Выбрать главу

И так бы долго продолжалось, если бы не несчастный случай. Однажды, заснув блаженным сном после такого приятного времяпрепровождения, я и моя соседка были разбужены одною из участниц игр (кажется, по фамилии Булгаковой), сказавшей, что она не знает, почему у нее кровь идет горлом. Мы по неопытности не придали этому должного значения и только утром заявили о том классной даме, которая сейчас же отправила больную в лазарет. Месяц проболела бедная девушка, и так серьезно, что, несмотря на наши усиленные просьбы, нас ни разу к ней не допустили, и мы увидели ее только... на столе.

Тут, кстати, скажу, что наш институт эпидемические болезни редко посещали и смертность была очень небольшая. За шесть лет пребывания моего в институте я кроме Булгаковой помню только еще о смерти Барышевой (выпуска 1855 года). Это была красивая, стройная, грациозная девушка, отлично училась, прекрасно танцевала. Вдруг за год до выпуска у нее стали болеть глаза очень сильно, потом заболели ноги, и она с трудом ходила. Раз даже упала с лестницы, но не соглашалась идти в лазарет, боясь отстать в занятиях, пока наконец болезнь не сломила ее. Что у нее было, не знаю, но, раз попав в лазарет, она из него не вышла. Особенно тяжело ей стало, когда наступил выпуск, все подруги разъехались и она осталась одна. Только я с несколькими приятельницами навещала бедную больную. Родные Барышевой жили где-то на юге и, за отсутствием железных дорог, не могли приехать к ней. Институтское начальство сделало для нее все, что было возможно, и очень баловало ее. Отдельная комнатка ее казалась такой светленькой, стол заставлен был всякими лакомствами, все желания ее исполнялись, но ничто спасти бедняжку не могло.

Вообще, уход за больными в институте был прекрасный. И доктор, и лазаретная дама были добры, ласковы, начальница часто навещала лазарет. Мне все это пришлось испытать на себе много раз, так как я часто болела, а последние годы каждую весну проводила приблизительно по шести недель в лазарете.

Мои родители даже одно время хотели взять меня совсем из института, но я со слезами умоляла оставить меня, говоря, что мне так хорошо живется.

Говорят, что институтки много сами вредили своему здоровью, считая, что «бледность» и «эфирность» — необходимые качества молодой девушки, а потому ели мел, грифель и т.д.
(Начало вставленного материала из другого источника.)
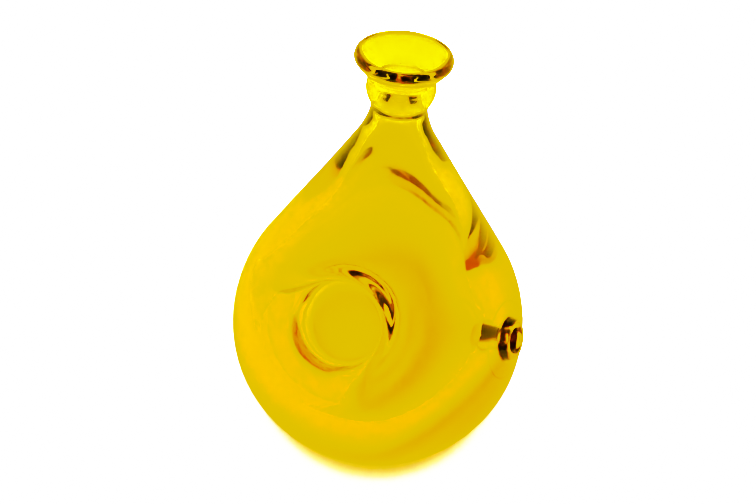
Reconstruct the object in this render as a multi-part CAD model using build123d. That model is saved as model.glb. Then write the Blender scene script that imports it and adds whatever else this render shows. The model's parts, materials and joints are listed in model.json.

Может быть, так было раньше, но в мое время эти дикие понятия уже не существовали.

Мы, правда, любили покушать, но все более существенное и питательное. Мысленно возвращаясь к прошлому, я задаю себе вопрос: действительно ли нас плохо кормили? И мне кажется, что не так качеством страдал наш стол, как малым количеством выдаваемого, что наблюдается и теперь в институтах. Голодом, как и холодом, мы не страдали, как смолянки, но здоровые, молодые организмы требовали лучшего питания, и нет ничего удивительного, что каждый лишний перепадавший нам кусочек доставлял большее удовольствие. С каким наслаждением некоторые, придя в дортуар после ужина, находили у себя под подушкой огромные ломти черного хлеба, которыми добрые феи в лице дортуарной прислуги оделяли счастливиц.
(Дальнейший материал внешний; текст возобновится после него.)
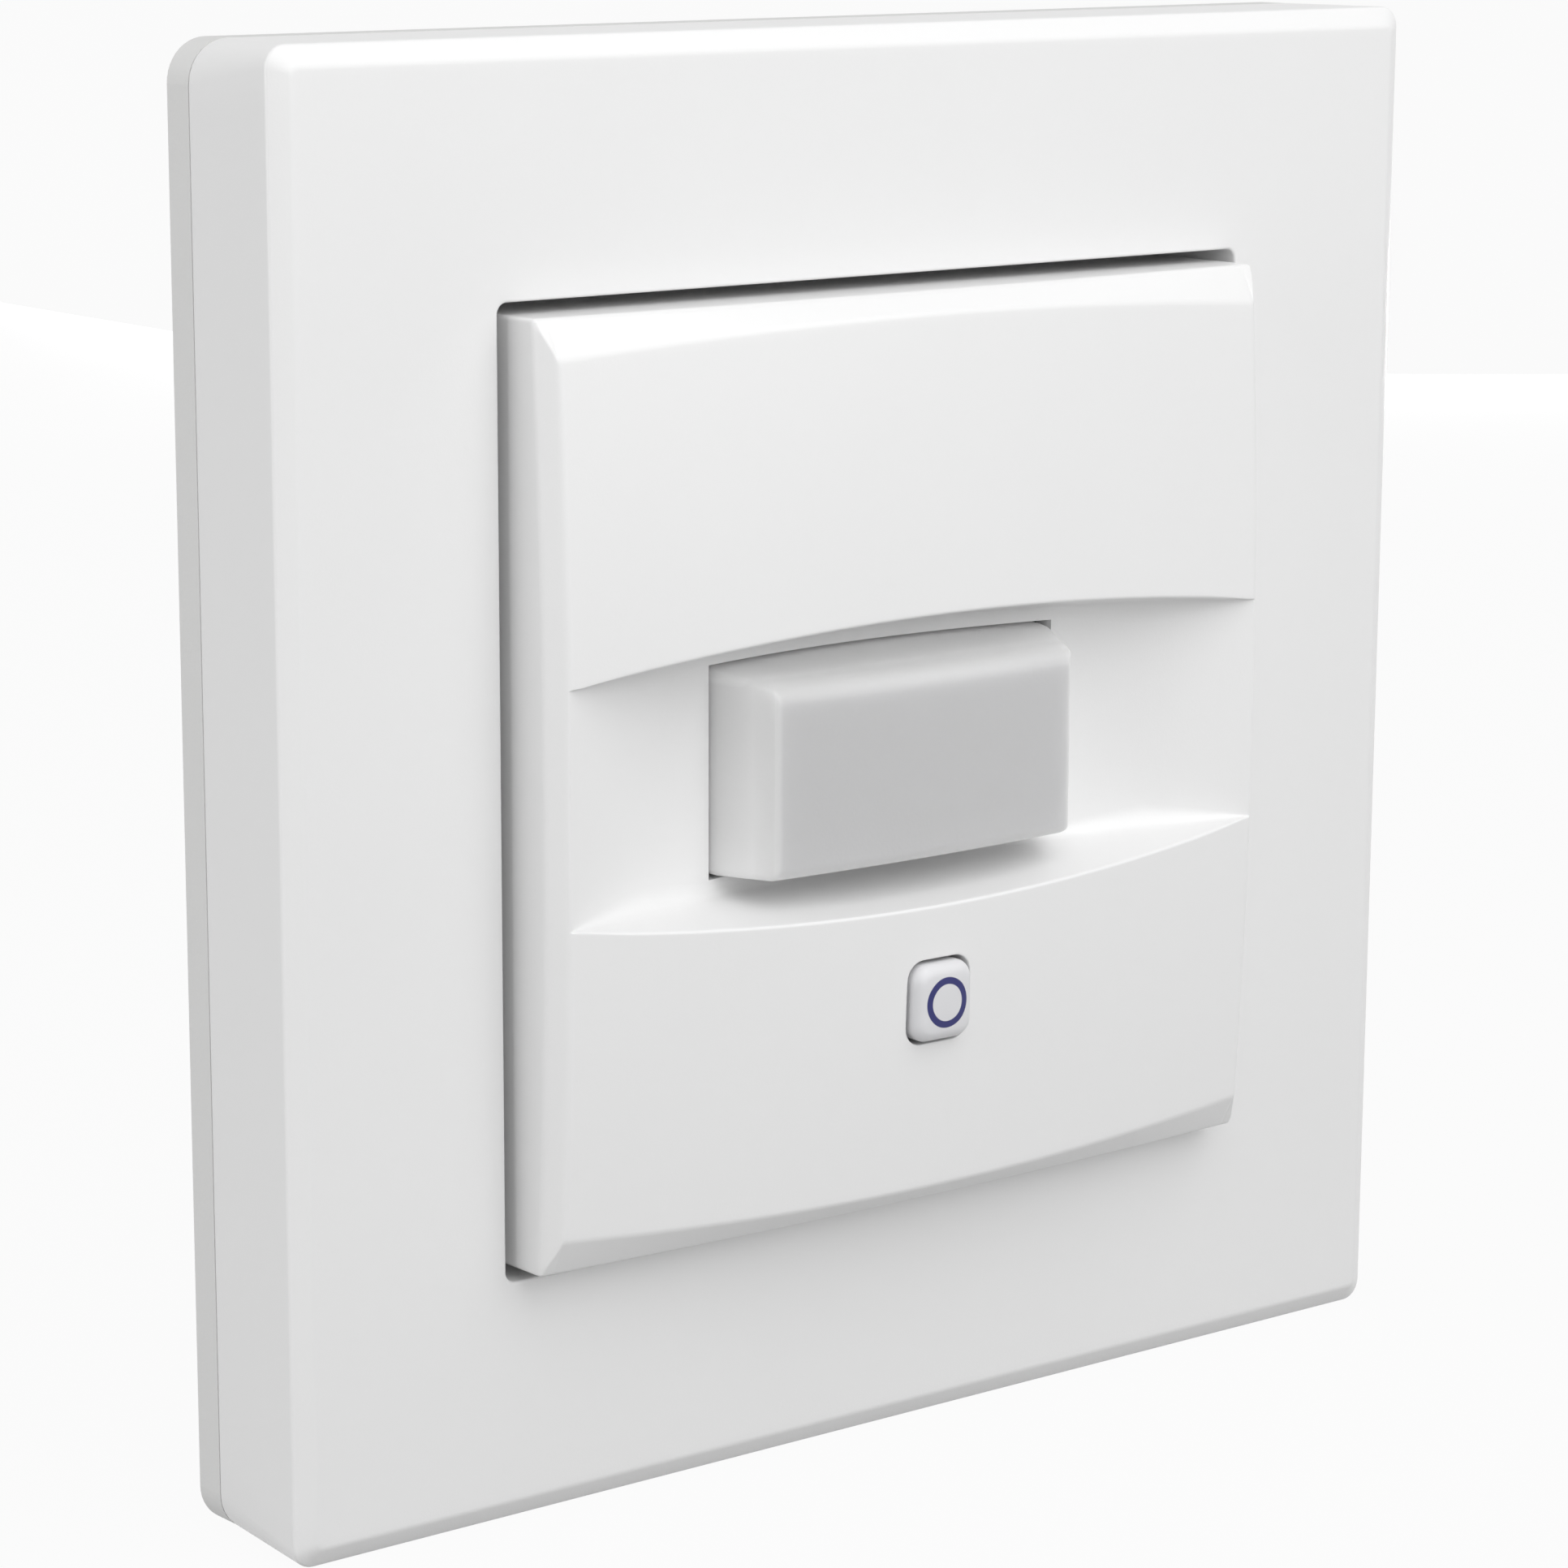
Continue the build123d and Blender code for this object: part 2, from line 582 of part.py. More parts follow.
# Batteries, the lower one the other way round
for side, name in ((1, "battery_upper"), (-1, "battery_lower")):
    middle = side * cell_at_z
    with BuildPart() as battery:
        with BuildSketch(Plane.XY.offset(middle)):
            with BuildLine():
                Polyline(
                    (-side * cell_end, -cell_out),
                    (-side * cell_end, CELL_R - cell_out),
                    (side * (cell_end - CELL_NUB), CELL_R - cell_out),
                    (side * (cell_end - CELL_NUB), CELL_NUB_R - cell_out),
                    (side * cell_end, CELL_NUB_R - cell_out),
                    (side * cell_end, -cell_out),
                    close=True,
                )
            make_face()
        revolve(axis=Axis((0, -cell_out, middle), (1, 0, 0)), revolution_arc=360)
    battery.part.label = name
    export_step(battery.part, f"parts/{name}.step")


def leaf_contact(side, middle):
    """Corners of a sprung contact strip in plan, from the bay's end wall in to the cell's end."""
    back, front, tip = contact_slot_x, contact_slot_x - CONTACT_STRIP, cell_end
    under = tip + CONTACT_STRIP
    lean = CONTACT_STRIP / 2
    half = [(front, CONTACT_HALF_Z), (front, CONTACT_FOOT_Z), (tip, CONTACT_TIP_Z)]
    rear = [(under, CONTACT_TIP_Z - lean), (back, CONTACT_FOOT_Z - lean), (back, CONTACT_HALF_Z)]
    outline = half + [(x, -z) for x, z in half[::-1]] + [(x, -z) for x, z in rear[::-1]] + rear
    return [(side * x, middle + z) for x, z in outline]


# Contacts at the cells' plus and minus ends, cut from spring strip
for sign, name in ((1, "plus_contacts"), (-1, "minus_contacts")):
    with BuildPart() as contacts:
        for side in (1, -1):
            with BuildSketch(Plane.XZ.offset(cell_out - CONTACT_WIDE / 2)):
                Polygon(*leaf_contact(side * sign, side * cell_at_z), align=None)
            extrude(amount=CONTACT_WIDE)
    contacts.part.label = name
    export_step(contacts.part, f"parts/{name}.step")

# Main circuit board in front of the batteries, open in the middle for the scoop
with BuildPart() as main_board:
    with BuildSketch(Plane.XZ.offset(chassis_front)):
        RectangleRounded(2 * main_board_half, 2 * main_board_half, CHASSIS_CORNER)
        Rectangle(2 * board_eye_x, 2 * board_eye_z, mode=Mode.SUBTRACT)
        with GridLocations(2 * board_screw_x, 2 * BOARD_SCREW_Z, 2, 2):
            RegularPolygon(BOARD_SCREW_R + SCREW_PLAY, SCREW_SIDES, mode=Mode.SUBTRACT)
        with Locations((pin_x, 0)):
            with GridLocations(0, PIN_STEP, 1, PIN_COUNT):
                RegularPolygon(PIN_HOLE_R, PIN_HOLE_SIDES, mode=Mode.SUBTRACT)
    extrude(amount=MAIN_BOARD)
main_board.part.label = "main_board"
export_step(main_board.part, "parts/main_board.step")

# Screws that hold the main board on the chassis
with BuildPart() as board_screws:
    with BuildSketch(Plane.XZ.offset(main_board_front)):
        with GridLocations(2 * board_screw_x, 2 * BOARD_SCREW_Z, 2, 2):
            RegularPolygon(BOARD_SCREW_HEAD_R, SCREW_SIDES)
    extrude(amount=BOARD_SCREW_HEAD)
    with BuildSketch(Plane.XZ.offset(main_board_front)):
        with GridLocations(2 * board_screw_x, 2 * BOARD_SCREW_Z, 2, 2):
            RegularPolygon(BOARD_SCREW_R - SHAFT_CLEARANCE, SCREW_SIDES)
    extrude(amount=-(MAIN_BOARD + BOARD_SCREW_DEEP - BOARD_SCREW_R))
board_screws.part.label = "board_screws"
export_step(board_screws.part, "parts/board_screws.step")

# Sensor board at the bottom of the well, under the lens
with BuildPart() as sensor_board:
    with BuildSketch(Plane.XZ.offset(sensor_board_back)):
        Rectangle(2 * sensor_board_x, 2 * sensor_board_z)
        with PolarLocations(LEADS_AT_R, LEAD_COUNT):
            RegularPolygon(LEAD_HOLE_R, PIN_HOLE_SIDES, mode=Mode.SUBTRACT)
        with Locations((pin_x, 0)):
            with GridLocations(0, PIN_STEP, 1, PIN_COUNT):
                RegularPolygon(PIN_HOLE_R, PIN_HOLE_SIDES, mode=Mode.SUBTRACT)
    extrude(amount=SENSOR_BOARD)
sensor_board.part.label = "sensor_board"
export_step(sensor_board.part, "parts/sensor_board.step")

# Pin header that links the two boards
with BuildPart() as board_link:
    with BuildSketch(Plane.XZ.offset(sensor_board_front)):
        with Locations((sensor_board_x - HEADER_WIDE / 2, 0)):
            Rectangle(HEADER_WIDE, PIN_COUNT * PIN_STEP)
    extrude(amount=HEADER_HIGH)
    with BuildSketch(Plane.XZ.offset(sensor_board_back)):
        with Locations((pin_x, 0)):
            with GridLocations(0, PIN_STEP, 1, PIN_COUNT):
                Rectangle(PIN_SIDE, PIN_SIDE)
    extrude(amount=main_board_front + PIN_SIDE / 2 - sensor_board_back)
board_link.part.label = "board_link"
export_step(board_link.part, "parts/board_link.step")

# Pyroelectric sensor: a metal can on a spacer, with three leads through the board
with BuildPart() as sensor_spacer:
    with BuildSketch(Plane.XZ.offset(sensor_board_front)):
        Circle(SPACER_R)
        with PolarLocations(LEADS_AT_R, LEAD_COUNT):
            RegularPolygon(LEAD_HOLE_R, PIN_HOLE_SIDES, mode=Mode.SUBTRACT)
    extrude(amount=SPACER_HIGH)
sensor_spacer.part.label = "sensor_spacer"
export_step(sensor_spacer.part, "parts/sensor_spacer.step")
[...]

Не имея, вероятно, возможности обильней кормить нас, начальство разрешало нам на наши деньги, хранившиеся у классных дам, покупать булки, сладости и все другое. Должна признаться, что в младшем классе бывали случаи незаконной покупки ситников, маковников, паточных леденцов и т.д. — но кто же без греха?
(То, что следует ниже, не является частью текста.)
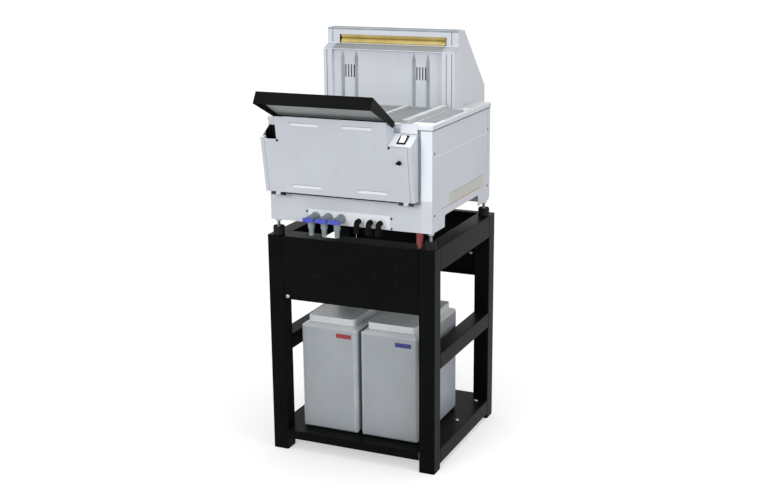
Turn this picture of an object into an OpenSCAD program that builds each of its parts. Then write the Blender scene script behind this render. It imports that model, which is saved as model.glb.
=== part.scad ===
// Film processor on a steel stand. Millimetres, Z up.
// The origin is on the floor, under the middle of the whole machine. X is to the right, Y to the rear.
// Y values in this file count from the stand's middle, and placed() moves each sub-part to the origin.

/* [Stand] */
// Overall width of the stand
stand_w = 650; // [630:5:720]
// Overall depth of the stand
stand_d = 628; // [610:2:700]
// Height of the stand's top
stand_h = 829; // [760:1:900]
// Side of the square tube
tube = 60; // [50:1:64]
// Wall of the tube
tube_wall = 3; // [2:0.5:4]
// Height of the upper side rails
top_rail_h = 84; // [60:1:100]
// Top of the middle side rails
mid_rail_top = 440; // [380:1:470]
// Height of the middle side rails
mid_rail_h = 57; // [40:1:60]
// Height of the lower side rails
low_rail_h = 55; // [40:1:60]
// Top face of the shelf
shelf_top = 78; // [70:1:100]
// Lower edge of the upper front apron
apron_split = 688; // [660:1:720]
// Lower edge of the lower front apron
apron_low = 592; // [570:1:620]
// Lower edge of the rear apron
rear_apron_low = 575; // [560:1:620]
// Thickness of the aprons' sheet steel
apron_t = 2; // [1.5:0.5:3]

/* [Casing] */
// How much narrower the casing is than the stand
body_in = 28; // [10:2:50]
// Sideways offset of the casing from the stand's middle
body_shift = 7; // [0:1:8]
// Front face of the casing, ahead of the stand's middle
body_front = 318; // [310:1:330]
// Depth of the casing
body_d = 586; // [580:1:600]
// Gap between the stand's top and the casing's legs
foot_gap = 61; // [50:1:75]
// Height of the casing from its legs to its top slab
body_h = 356; // [350:1:370]
// Thickness of the top slab
slab_t = 16; // [12:1:20]
// Height of the skirt's cut-out above the legs
skirt_up = 42; // [30:1:46]
// Thickness of the casing's panels
panel_t = 3; // [2:0.5:4]
// Diameter of the levelling screws
foot_screw_d = 12; // [10:1:14]
// Outer diameter of the rubber cups
cup_d = 42; // [38:1:44]

/* [Feed unit] */
// Width of the feed box's left shoulder
left_shoulder_w = 64.5; // [60:0.5:65]
// Width of the feed box's right shoulder
right_shoulder_w = 84.5; // [70:0.5:90]
// How far the foot of the door stands ahead of the casing
feed_reach = 32; // [28:1:40]
// Lean of the door from upright, in degrees
door_lean = 8.9; // [7:0.05:11]
// Width of the door's raised middle
tab_w = 420; // [400:2:424]
// Length of the door from its foot to the top of its middle
tab_len = 279.5; // [270:0.5:290]
// How much wider the feed lid is than the door's raised middle
lid_over = 12; // [8:1:20]
// Length of the feed lid along its lower edge
lid_len = 205.5; // [180:0.5:230]
// Height of the lid's front band
lid_band = 45; // [38:1:50]
// Radius of the lid's pivot pins
lid_pin_r = 4; // [3:0.5:5]
// Radius of the door's hinge pins
door_pin_r = 2.5; // [2:0.25:3]

/* [Transport] */
// Length of the rollers
roller_len = 414; // [380:2:418]
// Radius of the driven rollers
drive_roller_r = 14; // [11:0.5:15]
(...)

По обычаю институтскому многие именинницы угощали класс шоколадом. Заказывали мы иногда в складчину пироги и другие вещи, подгоняя обыкновенно заказ ко дню именин общего предмета «обожания» (и, вероятно, М.М. Стасюлевич и другие преподаватели не знали и не подозревали то количество вкусных вещей, которое съедалось почитательницами во здравие их).

Родным и знакомым не запрещалось приносить в приемные дни и передавать воспитанницам на руки всякого рода гостинцы. Мы же предпочитали хоть попроще, да всего побольше и посытнее. Помню, как за месяц приблизительно до выпуска, по окончании инспекторского экзамена, мы просили maman разрешить нам отпраздновать это событие танцами между собой. Maman охотно согласилась и обещала нам музыку, но угощенье должно было быть наше. Мы разделились на кружки в шесть—восемь воспитанниц, и каждая должна была внести в кружок что-нибудь по силе возможности. Меня родители очень баловали, а потому мне подруги назначили доставить что-нибудь особо хорошее.

В первый приемный день, когда ко мне съехалось много родных и родственников, я, радостная, оживленная, рассказывала и об счастливо окончившихся экзаменах, и о предполагаемом вечере и просила мать мою прислать мне что-нибудь из ряда вон вкусное.